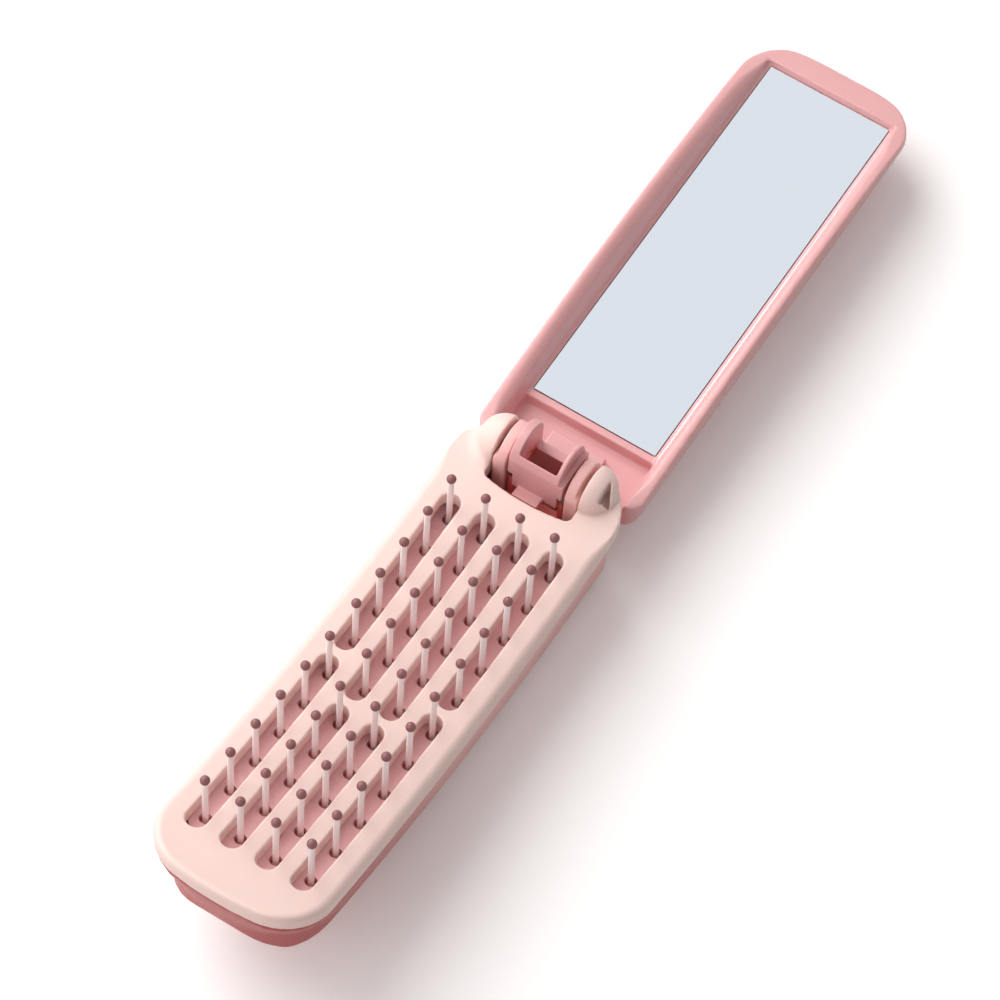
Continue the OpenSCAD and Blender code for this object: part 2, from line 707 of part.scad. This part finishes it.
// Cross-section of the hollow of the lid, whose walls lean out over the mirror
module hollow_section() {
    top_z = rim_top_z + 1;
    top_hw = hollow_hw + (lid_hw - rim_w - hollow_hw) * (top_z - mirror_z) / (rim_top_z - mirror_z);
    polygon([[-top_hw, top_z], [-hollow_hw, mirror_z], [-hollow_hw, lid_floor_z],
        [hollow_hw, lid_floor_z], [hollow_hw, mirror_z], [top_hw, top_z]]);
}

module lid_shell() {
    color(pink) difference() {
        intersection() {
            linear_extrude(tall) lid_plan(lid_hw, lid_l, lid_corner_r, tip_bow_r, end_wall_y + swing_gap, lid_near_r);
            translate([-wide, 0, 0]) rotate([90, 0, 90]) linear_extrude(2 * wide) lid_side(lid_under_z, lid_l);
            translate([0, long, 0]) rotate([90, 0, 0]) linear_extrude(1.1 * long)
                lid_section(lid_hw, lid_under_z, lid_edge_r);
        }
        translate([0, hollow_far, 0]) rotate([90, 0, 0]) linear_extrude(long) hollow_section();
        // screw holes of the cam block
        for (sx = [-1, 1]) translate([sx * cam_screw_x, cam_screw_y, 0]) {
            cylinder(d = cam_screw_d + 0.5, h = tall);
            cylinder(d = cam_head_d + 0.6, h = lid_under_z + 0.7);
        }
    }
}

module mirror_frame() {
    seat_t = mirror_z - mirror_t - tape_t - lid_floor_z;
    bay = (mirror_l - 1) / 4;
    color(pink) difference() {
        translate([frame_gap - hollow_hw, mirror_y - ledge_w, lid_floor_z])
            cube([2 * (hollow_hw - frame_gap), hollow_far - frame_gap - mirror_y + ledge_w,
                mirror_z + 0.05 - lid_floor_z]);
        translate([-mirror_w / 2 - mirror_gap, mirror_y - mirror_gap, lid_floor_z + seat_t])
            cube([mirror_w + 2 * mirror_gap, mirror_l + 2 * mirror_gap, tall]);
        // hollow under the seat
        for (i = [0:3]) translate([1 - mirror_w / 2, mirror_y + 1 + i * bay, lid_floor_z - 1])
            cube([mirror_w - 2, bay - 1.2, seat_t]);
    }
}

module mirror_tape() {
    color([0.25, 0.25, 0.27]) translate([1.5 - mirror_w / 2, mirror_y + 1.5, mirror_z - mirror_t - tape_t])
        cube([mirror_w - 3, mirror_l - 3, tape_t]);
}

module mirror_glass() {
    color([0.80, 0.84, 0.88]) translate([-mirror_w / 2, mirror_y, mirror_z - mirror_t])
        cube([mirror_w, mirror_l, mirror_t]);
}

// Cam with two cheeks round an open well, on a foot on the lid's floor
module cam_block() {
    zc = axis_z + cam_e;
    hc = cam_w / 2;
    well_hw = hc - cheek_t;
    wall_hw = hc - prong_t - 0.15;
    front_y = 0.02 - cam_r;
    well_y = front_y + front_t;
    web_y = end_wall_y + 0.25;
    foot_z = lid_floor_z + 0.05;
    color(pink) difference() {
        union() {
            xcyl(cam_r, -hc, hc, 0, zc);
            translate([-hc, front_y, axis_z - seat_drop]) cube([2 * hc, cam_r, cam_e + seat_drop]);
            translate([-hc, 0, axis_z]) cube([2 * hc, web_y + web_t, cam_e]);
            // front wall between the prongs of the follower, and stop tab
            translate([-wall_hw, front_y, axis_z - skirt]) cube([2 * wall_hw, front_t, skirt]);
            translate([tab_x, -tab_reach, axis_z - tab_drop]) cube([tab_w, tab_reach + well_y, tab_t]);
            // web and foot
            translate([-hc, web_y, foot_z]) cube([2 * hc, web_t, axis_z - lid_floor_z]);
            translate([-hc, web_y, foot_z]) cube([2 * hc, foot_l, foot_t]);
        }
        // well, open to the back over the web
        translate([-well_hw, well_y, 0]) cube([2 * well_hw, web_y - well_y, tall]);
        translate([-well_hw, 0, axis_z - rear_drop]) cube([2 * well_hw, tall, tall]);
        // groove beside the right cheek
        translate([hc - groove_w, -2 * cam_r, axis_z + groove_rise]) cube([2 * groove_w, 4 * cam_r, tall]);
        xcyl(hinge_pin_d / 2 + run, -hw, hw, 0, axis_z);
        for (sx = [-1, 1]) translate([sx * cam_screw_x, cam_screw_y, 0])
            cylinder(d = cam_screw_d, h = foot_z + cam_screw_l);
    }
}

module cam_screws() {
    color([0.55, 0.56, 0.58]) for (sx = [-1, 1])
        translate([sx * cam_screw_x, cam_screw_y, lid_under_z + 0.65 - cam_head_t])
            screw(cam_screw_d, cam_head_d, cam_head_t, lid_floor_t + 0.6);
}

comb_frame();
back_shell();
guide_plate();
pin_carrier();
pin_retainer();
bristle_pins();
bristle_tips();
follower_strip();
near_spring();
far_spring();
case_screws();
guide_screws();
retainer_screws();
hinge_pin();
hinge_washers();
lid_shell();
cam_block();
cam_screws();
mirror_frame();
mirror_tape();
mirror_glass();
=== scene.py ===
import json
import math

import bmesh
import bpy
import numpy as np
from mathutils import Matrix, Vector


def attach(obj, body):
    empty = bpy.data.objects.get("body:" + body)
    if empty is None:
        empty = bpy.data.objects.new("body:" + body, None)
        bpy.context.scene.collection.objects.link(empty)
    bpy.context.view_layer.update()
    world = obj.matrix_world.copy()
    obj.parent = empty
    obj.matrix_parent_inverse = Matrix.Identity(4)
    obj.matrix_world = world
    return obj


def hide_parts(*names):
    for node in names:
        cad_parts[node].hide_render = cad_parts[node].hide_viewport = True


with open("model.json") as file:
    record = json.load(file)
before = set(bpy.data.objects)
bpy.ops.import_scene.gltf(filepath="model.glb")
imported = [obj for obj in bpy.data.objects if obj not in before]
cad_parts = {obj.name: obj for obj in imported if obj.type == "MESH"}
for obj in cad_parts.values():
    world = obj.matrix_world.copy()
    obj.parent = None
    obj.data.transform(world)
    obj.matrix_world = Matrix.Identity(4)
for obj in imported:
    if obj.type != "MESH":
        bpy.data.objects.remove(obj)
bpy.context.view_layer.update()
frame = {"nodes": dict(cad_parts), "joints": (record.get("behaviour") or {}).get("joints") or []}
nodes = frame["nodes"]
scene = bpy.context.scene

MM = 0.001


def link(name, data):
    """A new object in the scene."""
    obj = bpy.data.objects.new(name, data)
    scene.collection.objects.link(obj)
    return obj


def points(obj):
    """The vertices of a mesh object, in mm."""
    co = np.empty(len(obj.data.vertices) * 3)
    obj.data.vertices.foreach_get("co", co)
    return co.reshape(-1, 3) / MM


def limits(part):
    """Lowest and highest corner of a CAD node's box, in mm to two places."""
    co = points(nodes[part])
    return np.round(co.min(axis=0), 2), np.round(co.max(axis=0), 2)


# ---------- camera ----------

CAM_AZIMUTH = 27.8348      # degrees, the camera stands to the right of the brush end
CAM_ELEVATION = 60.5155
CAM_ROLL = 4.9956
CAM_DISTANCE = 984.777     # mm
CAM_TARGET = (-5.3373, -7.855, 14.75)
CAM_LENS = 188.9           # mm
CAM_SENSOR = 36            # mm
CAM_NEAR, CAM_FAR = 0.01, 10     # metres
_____
* _Aim_:
Go back over the listing above and copy exactly the lines that begin at the line with "comb_frame();" and stop after the line with "if empty is"; leave out every other line.

* _Output of the task_:
comb_frame();
back_shell();
guide_plate();
pin_carrier();
pin_retainer();
bristle_pins();
bristle_tips();
follower_strip();
near_spring();
far_spring();
case_screws();
guide_screws();
retainer_screws();
hinge_pin();
hinge_washers();
lid_shell();
cam_block();
cam_screws();
mirror_frame();
mirror_tape();
mirror_glass();
=== scene.py ===
import json
import math

import bmesh
import bpy
import numpy as np
from mathutils import Matrix, Vector


def attach(obj, body):
    empty = bpy.data.objects.get("body:" + body)
    if empty is None:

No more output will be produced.